Very little information in those "answers", which sound like they have been rewritten by the PR department.
Hmm. I just searched for "Google is always working to improve search" to check if the phrase had been used before (turns out it has), and the top result is... this post, which went live 2 hours 20 minutes ago. This is pretty fast for Google to index and display. However, the "cache" link is missing for some reason... is this universal search with a temporary blog crawl result or something?
Yea, I've been noticing this for about three weeks now. Google's indexing speed is way ahead of the competition now. It's very close to real time indexing. Blogs and news seems to get indexed in the regular search results within a few hours. Regular websites gets index it seems within 24 hours (at least the higher PR sites).
I've been noticing the same thing (also for about 3 weeks). I don't know how they're doing it considering how spam-filled blog search is, and also how long it used to take to update the main search index. There really must have been some drastic algorithm changes to improve the short-term accuracy.
If that's the case, they probably have to rely even more heavily on pagerank to ensure someone can't spam the results just by providing fresh data. I also wonder how they make sure to keep old results which still have greater relevancy than new content.
"I also wonder how they make sure to keep old results which still have greater relevancy than new content"
Good question. But I think that alot more people now are using the web for up to the minute info on a variety of events and subjects, so faster inclusion in web results make sense.
For older content with relevant info, I think this probably have something to do with universal search, at least the direction google is going with its algorithm. Older results will surface when the algorithm determines its appropriate for the query. This also means that personalization will probably become more and more important at google, since user intent will become a big factor in determining these things. Google's "Time View" shows that google is thinking about this stuff.

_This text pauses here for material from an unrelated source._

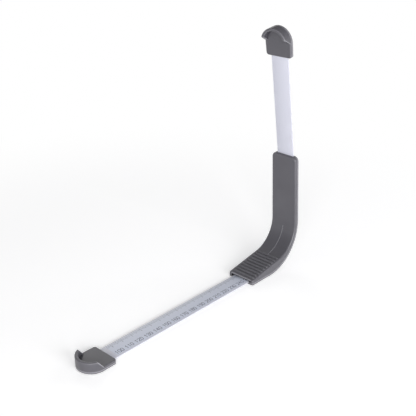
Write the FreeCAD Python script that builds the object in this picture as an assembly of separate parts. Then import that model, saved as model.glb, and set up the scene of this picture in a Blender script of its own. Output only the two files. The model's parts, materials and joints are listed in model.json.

You're right...the time view shows they can tell when a query is/was relevant and could probably be used to determine what's still relevant in old content. It's just amazing that they can weigh the new content versus the old content and mark their relevancy in comparison to each other, and manage not to bury the old content everytime.
And to top it off, their searches don't appear to be any slower despite the improved timeliness of results. That's probably the most surprising part of all this.
I've also recently noticed the quick indexing of new pages, which Googlebot somehow achieves using half the number of hits that MSNBot sends my way.
I guess Google is discovering the new URLs from my RSS feed, retrieving them immediately, and adding them to its main index.
<< However, the "cache" link is missing for some reason... is this universal search with a temporary blog crawl result or something? >>
I've been seeing this for a while too. From what I can gather, they're quick to index the page but slower to distribute the cached content to all their servers. And it's definitely not a feed crawl because I've seen it for pages that don't have feeds.
I think the quickest I've seen it index a page is within about 12 hours of it being published, although I can't confirm that precisely.
But there has been posts at bluehat seo basically saying that the easiest way to artificially get traffic through blackhat tactics is by optimizing for Google images. After all, they haven't got to the point of tearing the image apart bit by bit to see what it actually is. Good article in Wired a few months ago about that. So, yes, pagerank may be the only factor that plays in the actual ranking. Everything else can be faked.
>>Do you have any suggestions to webmasters on how to use the “alt” and “title” attributes on the img element? Is there more than “just go by what the World Wide Web Consortium suggests"? And what importance do these attributes play in Google Image indexing?
>>We recommend that webmasters use these attributes to accurately help describe the image.
I've never noticed a title attribute on any tag making any difference in rankings. Do you think he thought you were asking about the title tag?
<< I've never noticed a title attribute on any tag making any difference in rankings. >>
Same here. I think he's simply implying that you should use them properly rather than trying to use them to game Google or other search engines.
> We recommend that webmasters use these
> attributes to accurately help describe the image.
The thing is, the "alt" text if used properly* isn't (not necessarily) a description of the image. It would be plain wrong for me to use an alt text like the following for the logo above: "black letters to the left, red letters to the right, surrounded by a black rectangle, with a 'slack casual' font, reading 'Google Blogoscoped'". Instead, I just use "Google Blogoscoped," which is a *replacement for the message the image is intended to communicate*. And oftentimes, leaving the alt-text empty is just fine for that purpose, because you may already describe the image in the normal text (thus communicating it to devices where images can't be displayed, or users who can't see them). A more fitting place for a description is the longdesc attribute, which no one uses of course, and also, the title attribute, which however I have my doubts *Google* uses...
*Well, in W3C-conformance...
This google engineer's response is as dull as... well :)
What a PR-washed up hog.
(Edited for clarity: "...such a picture..." -> "...such as a picture...")